Originally produced as part of the Whitney Museum of American Art Composers' Showcase, under the title A STEPHEN SONDHEIM EVENING, at Sotheby Parke Bernet, New York, 3 March 1983 with George Hearn, Judy Kaye, Angela Lansbury and Stephen Sondheim.

Synopsis

Like its predecessor Side by Side by Sondheim, You're Gonna Love Tomorrow is a revue compiled from Sondheim's work since the Fifties and punctuated by pertinent introductions. Unlike its predecessor, it restricts the selections to songs for which Sondheim has written both music and lyrics and presents them in broadly chronological order - with one or two exceptions, including the opening Invocation and Instructions to the Audience. "Eventually we'll get to the catharsis, then depart," the Company promise, "But first - we start." 

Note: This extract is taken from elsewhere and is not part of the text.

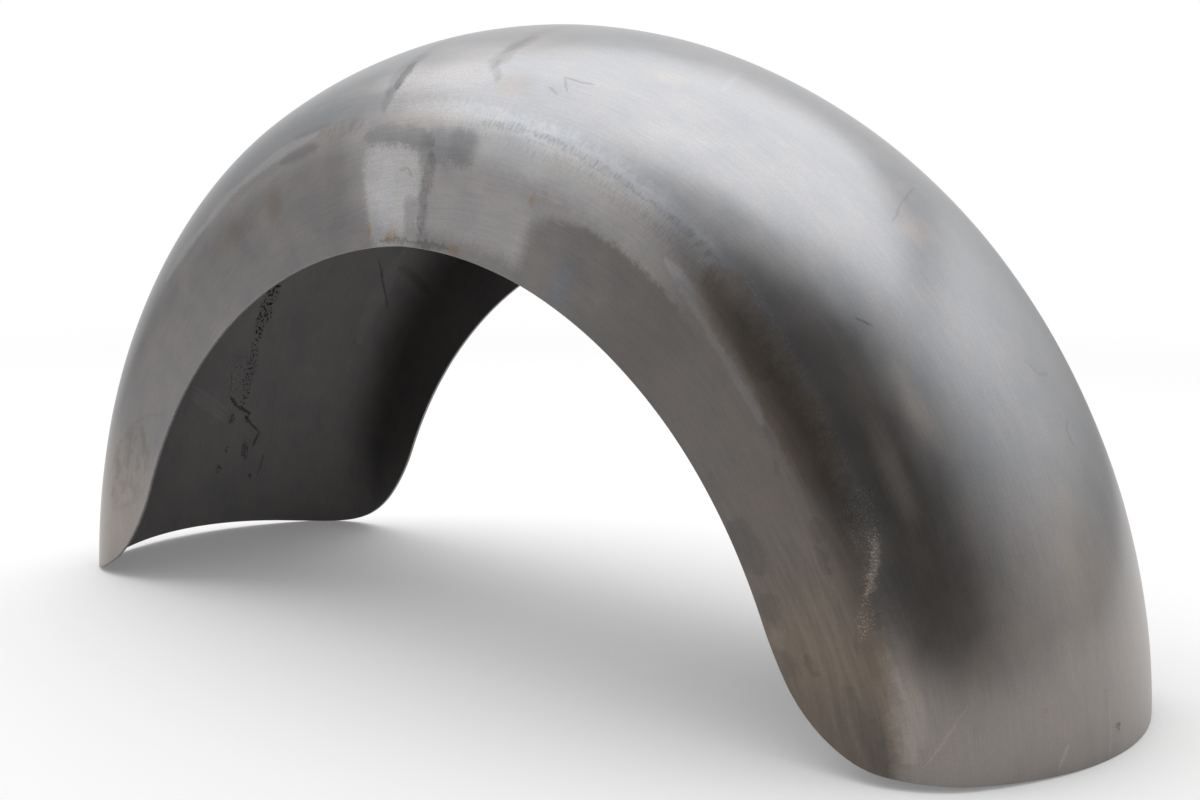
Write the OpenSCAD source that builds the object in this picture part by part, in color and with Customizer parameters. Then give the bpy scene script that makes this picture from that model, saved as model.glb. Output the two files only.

Brooklyn on a Saturday evening in 1929 and a Quartet of fellows are sitting around on the front porch: It's That Kind of Neighbourhood. All four are hungry for dates, but it is 7 o'clock and they've left it a little late: looks like another Saturday Night at home with the Sunday papers; after all, what's the point of a single guy at a double feature? But one lucky guy crashes a deb party in Manhattan and meets a glamorous Southern Belle, who's another gatecrasher - from the Bronx. They dance and she says, This Is Nice, Isn't It?, and suddenly they're just boy and girl clinging together on the floor. 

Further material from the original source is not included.